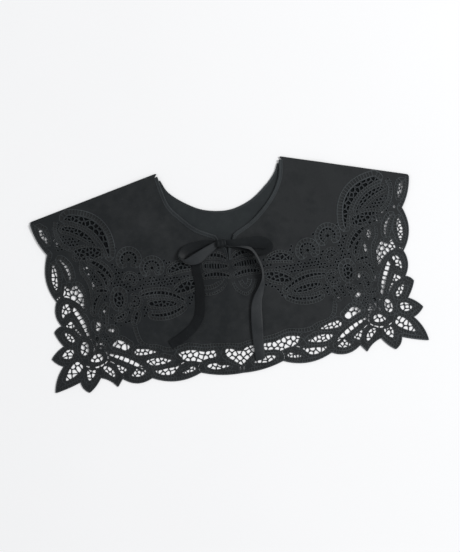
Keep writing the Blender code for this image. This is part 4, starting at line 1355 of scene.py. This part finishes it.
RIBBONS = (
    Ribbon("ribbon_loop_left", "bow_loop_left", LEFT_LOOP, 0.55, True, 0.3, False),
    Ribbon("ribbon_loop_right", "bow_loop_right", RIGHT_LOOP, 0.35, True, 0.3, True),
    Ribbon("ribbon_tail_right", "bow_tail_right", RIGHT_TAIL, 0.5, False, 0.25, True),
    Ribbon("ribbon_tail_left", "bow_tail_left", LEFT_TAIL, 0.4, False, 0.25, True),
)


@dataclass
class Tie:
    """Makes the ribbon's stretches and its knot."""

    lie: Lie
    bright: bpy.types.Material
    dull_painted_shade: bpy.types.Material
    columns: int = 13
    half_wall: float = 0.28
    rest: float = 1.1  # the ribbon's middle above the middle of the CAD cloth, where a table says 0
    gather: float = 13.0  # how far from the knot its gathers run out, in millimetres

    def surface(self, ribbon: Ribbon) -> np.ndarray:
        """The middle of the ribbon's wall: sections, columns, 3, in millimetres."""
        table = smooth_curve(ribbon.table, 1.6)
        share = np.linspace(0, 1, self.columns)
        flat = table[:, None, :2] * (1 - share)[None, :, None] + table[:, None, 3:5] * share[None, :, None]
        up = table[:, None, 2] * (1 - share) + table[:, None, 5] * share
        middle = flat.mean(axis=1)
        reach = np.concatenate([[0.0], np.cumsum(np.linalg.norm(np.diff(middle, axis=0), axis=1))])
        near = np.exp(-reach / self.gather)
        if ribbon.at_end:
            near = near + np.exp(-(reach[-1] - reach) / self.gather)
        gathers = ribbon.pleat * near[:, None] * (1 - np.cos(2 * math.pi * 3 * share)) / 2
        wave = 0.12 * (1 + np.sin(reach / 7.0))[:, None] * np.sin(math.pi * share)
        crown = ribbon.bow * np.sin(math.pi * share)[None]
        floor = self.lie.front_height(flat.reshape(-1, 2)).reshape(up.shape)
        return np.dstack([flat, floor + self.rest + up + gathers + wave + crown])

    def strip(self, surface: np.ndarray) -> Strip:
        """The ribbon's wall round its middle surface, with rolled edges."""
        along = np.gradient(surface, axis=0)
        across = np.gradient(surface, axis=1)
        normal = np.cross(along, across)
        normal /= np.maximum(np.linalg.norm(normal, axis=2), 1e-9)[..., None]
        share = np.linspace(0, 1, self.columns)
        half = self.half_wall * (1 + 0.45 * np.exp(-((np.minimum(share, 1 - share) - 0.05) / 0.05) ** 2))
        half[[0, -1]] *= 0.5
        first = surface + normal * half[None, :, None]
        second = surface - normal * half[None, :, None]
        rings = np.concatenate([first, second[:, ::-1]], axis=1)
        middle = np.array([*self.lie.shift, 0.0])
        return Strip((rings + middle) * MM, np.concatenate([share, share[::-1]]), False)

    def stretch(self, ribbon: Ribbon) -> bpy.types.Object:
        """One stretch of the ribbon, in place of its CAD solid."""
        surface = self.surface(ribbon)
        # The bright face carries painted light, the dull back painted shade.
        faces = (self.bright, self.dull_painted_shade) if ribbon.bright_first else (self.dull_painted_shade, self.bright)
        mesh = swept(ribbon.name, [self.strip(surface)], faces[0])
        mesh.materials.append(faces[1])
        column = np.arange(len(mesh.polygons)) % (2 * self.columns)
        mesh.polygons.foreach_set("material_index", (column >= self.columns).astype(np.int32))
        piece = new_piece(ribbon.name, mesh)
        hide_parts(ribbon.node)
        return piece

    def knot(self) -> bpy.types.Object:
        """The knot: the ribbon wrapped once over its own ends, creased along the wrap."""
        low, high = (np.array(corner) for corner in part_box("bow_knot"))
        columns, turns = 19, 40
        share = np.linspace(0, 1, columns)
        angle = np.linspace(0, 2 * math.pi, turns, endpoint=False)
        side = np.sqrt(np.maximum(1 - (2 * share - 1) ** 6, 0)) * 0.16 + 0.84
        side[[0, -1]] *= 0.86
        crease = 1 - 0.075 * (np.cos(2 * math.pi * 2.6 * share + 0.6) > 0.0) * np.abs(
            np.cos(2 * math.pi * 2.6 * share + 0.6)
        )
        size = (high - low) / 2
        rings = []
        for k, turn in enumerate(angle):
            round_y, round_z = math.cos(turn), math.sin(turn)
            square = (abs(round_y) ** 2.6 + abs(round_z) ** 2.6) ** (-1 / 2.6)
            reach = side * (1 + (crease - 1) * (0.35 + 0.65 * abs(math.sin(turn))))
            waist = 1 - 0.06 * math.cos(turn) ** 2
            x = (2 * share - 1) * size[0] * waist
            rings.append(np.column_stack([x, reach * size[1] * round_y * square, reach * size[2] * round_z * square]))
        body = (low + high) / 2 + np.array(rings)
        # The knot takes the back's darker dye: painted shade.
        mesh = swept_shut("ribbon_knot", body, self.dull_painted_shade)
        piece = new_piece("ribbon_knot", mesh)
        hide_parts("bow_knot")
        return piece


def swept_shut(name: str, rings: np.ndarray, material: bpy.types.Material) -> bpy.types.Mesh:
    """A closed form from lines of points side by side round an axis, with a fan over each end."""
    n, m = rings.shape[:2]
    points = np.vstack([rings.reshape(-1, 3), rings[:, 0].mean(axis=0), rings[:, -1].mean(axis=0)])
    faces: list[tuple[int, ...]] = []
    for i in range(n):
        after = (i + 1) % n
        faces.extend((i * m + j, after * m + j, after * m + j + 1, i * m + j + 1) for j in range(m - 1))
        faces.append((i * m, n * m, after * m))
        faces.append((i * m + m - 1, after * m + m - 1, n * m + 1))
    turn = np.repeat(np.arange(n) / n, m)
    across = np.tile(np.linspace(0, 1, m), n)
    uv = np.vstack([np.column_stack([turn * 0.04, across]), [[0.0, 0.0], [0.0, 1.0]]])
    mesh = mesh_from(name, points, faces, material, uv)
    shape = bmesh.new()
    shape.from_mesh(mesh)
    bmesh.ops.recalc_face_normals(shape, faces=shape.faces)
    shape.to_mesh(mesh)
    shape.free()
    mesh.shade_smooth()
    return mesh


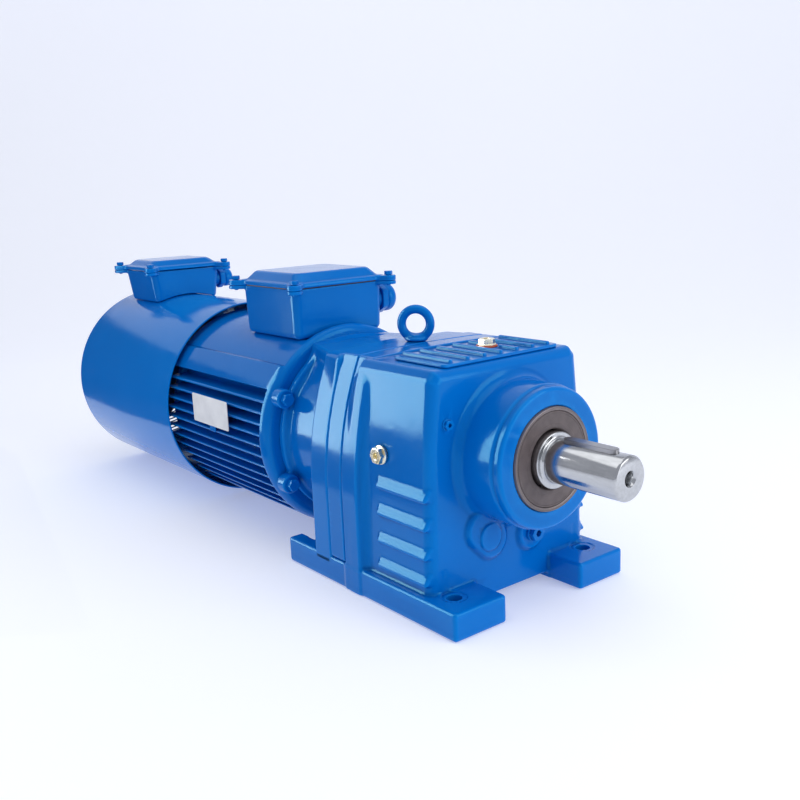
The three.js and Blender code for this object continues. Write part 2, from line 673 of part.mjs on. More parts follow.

*****

Please reproduce exactly the lines above, beginning with the first and ending with the line that contains "gather: float = 13.0", and include nothing outside that range.

Answer to the problem »
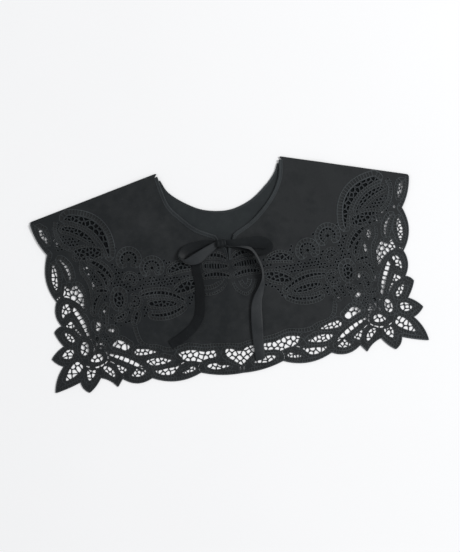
Keep writing the Blender code for this image. This is part 4, starting at line 1355 of scene.py. This part finishes it.
RIBBONS = (
    Ribbon("ribbon_loop_left", "bow_loop_left", LEFT_LOOP, 0.55, True, 0.3, False),
    Ribbon("ribbon_loop_right", "bow_loop_right", RIGHT_LOOP, 0.35, True, 0.3, True),
    Ribbon("ribbon_tail_right", "bow_tail_right", RIGHT_TAIL, 0.5, False, 0.25, True),
    Ribbon("ribbon_tail_left", "bow_tail_left", LEFT_TAIL, 0.4, False, 0.25, True),
)


@dataclass
class Tie:
    """Makes the ribbon's stretches and its knot."""

    lie: Lie
    bright: bpy.types.Material
    dull_painted_shade: bpy.types.Material
    columns: int = 13
    half_wall: float = 0.28
    rest: float = 1.1  # the ribbon's middle above the middle of the CAD cloth, where a table says 0
    gather: float = 13.0  # how far from the knot its gathers run out, in millimetres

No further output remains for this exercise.